Head-to-Head: N=4096 (128-bit, NIST Level 1)
| Component | SEAL 4.1.2 | H33 BFV | Speedup |
|---|---|---|---|
| Encode | 0.04 ms | <0.01 ms | — |
| Encrypt | 0.53 ms | 0.42 ms | 1.3x |
| Compute (inner product) | 2.13 ms | 0.26 ms | 8.2x |
| Decrypt† | 0.15 ms 1 key, 1 server sees plaintext | 0.33 ms 3-of-5 threshold, zero data exposure | 3x work† |
| Pipeline Total | 2.85 ms | 1.28 ms | 2.2x |
| Auth/sec (single thread) | 350 | 781 | 2.2x |
Visual: N=4096 Pipeline
Head-to-Head: N=16384 (256-bit, NIST Level 5)

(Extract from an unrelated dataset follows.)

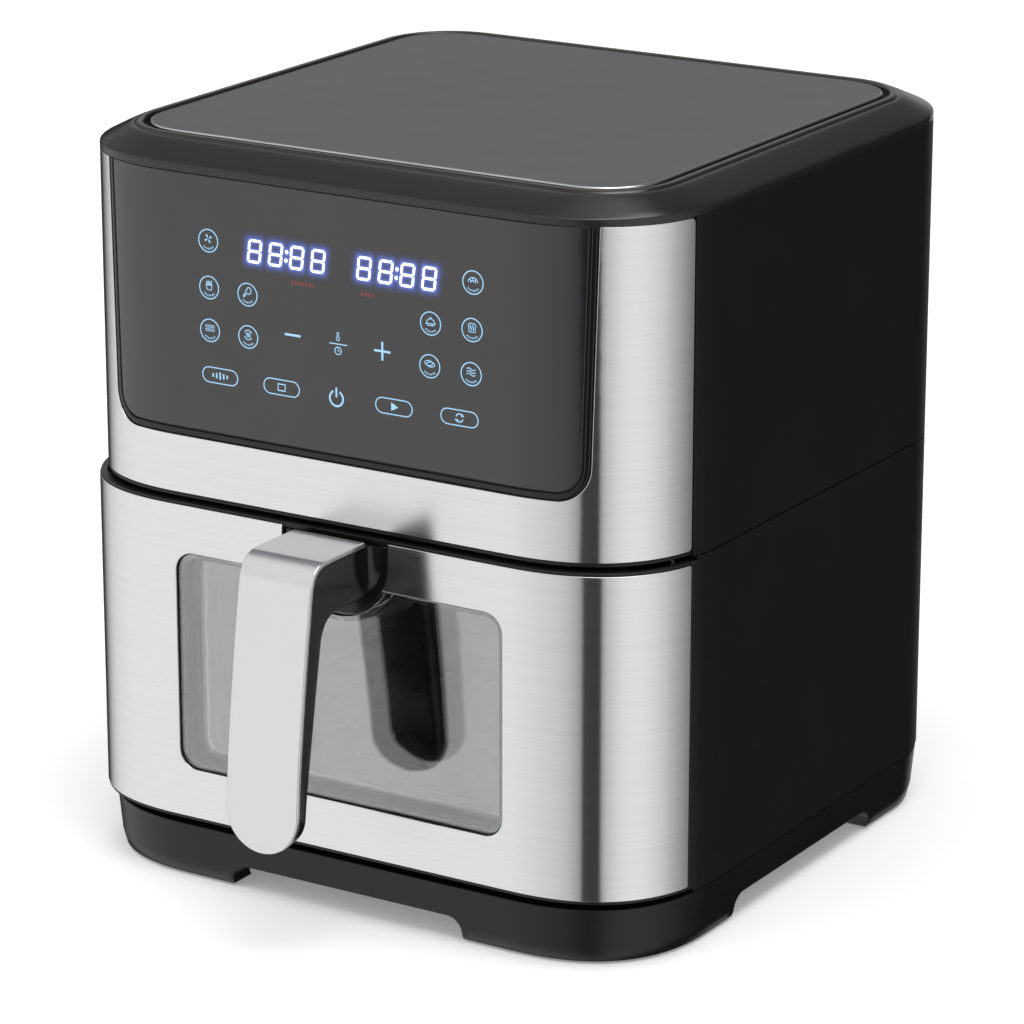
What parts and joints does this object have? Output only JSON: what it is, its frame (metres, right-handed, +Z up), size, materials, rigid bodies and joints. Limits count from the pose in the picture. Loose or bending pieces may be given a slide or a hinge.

| Component | SEAL 4.1.2 | H33 BFV | Speedup |
|---|---|---|---|
| Encode | 0.18 ms | <0.01 ms | — |
| Encrypt | 2.58 ms | ~1.5 ms | 1.7x |
| Compute (inner product) | 15.49 ms | ~3.2 ms | 4.8x |
| Decrypt† | 0.84 ms 1 key, 1 server sees plaintext | ~1.4 ms 3-of-5 threshold, zero data exposure | 3x work† |
| Pipeline Total | 19.08 ms | 5.98 ms | 3.2x |
| Auth/sec (single thread) | 52 | 167 | 3.2x |
Visual: N=16384 Pipeline
The Decrypt Row: Why It's the Most Important Number
SEAL: Single-Key Decrypt
One server holds the complete secret key. One multiply operation. One server sees the plaintext biometric data in the clear.
Risk: Compromise that server → compromise every user's biometric. Single point of failure.
H33: Threshold Decrypt (k=3 of n=5)
Three independent authorities each compute a partial decryption with their key share. Shares combined via Shamir reconstruction + SHA3 integrity verification. No single server ever holds the full key. No single server ever sees the plaintext.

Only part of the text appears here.